2. The hydraulic tappet set forth in claim 1 wherein said webs are flat.

3. The hydraulic tappet set forth in claim 1 wherein said camface member is adhered to said body shell.

4. The hydraulic tappet set forth in claim 1 wherein said outer cylinder has an outer surface which is anodized and impreganted with polytetrafluoroethylene.

5. The hydraulic tappet set forth in claim 1 wherein said camface member comprises hardened steel.

6. The hydraulic tappet set forth in claim 1 wherein said camface member comprises cast iron.

7. The hydraulic tappet set forth in claim 1 wherein said camface member comprises ceramic.

8. The hydraulic tappet set forth in claim 1 wherein said camface member is joined to said body by electromagnetic deformation formed on said body shell.
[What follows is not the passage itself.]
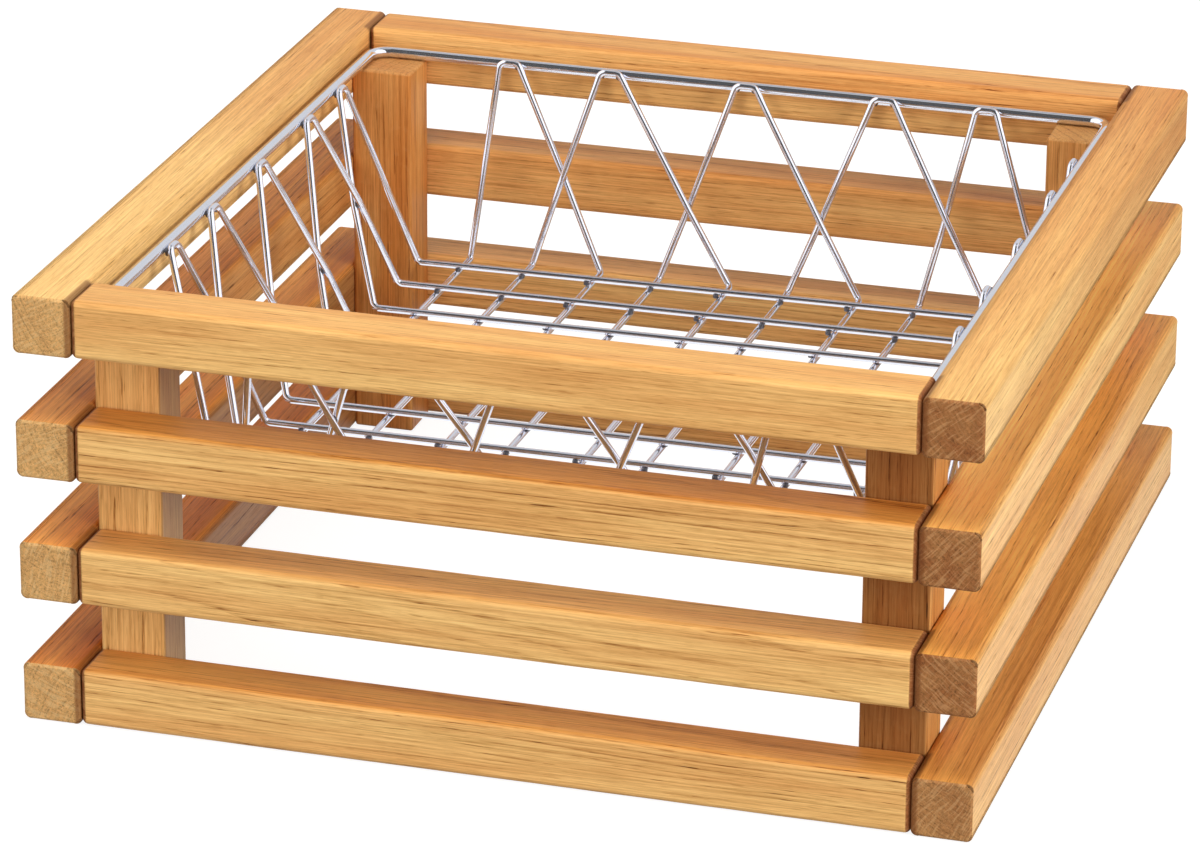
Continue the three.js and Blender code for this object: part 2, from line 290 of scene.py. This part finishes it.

9. A method of forming a hydraulic tappet for an internal combustion engine which comprises

extruding a body having a cross section defining an outer cylinder, an inner cylinder and integral webs extending lengthwise in an axial direction of said body,

serving a portion of the body to define a tappet body shell,

bonding a camface member on said body, and

forming an oil hole extending from the periphery of the outer cylinder to the inner surface of the inner cylinder.

10. The method set forth in claim 9 including the step of attaching a camface member to one end of said body shell.

11. The method set forth in claim 10 wherein the step of attaching said camface member is by electromagnetic forming.

12. The method set forth in claim 10 wherein the step of attaching said camface member to said body shell is by adhesively bonding the camface member to the shell.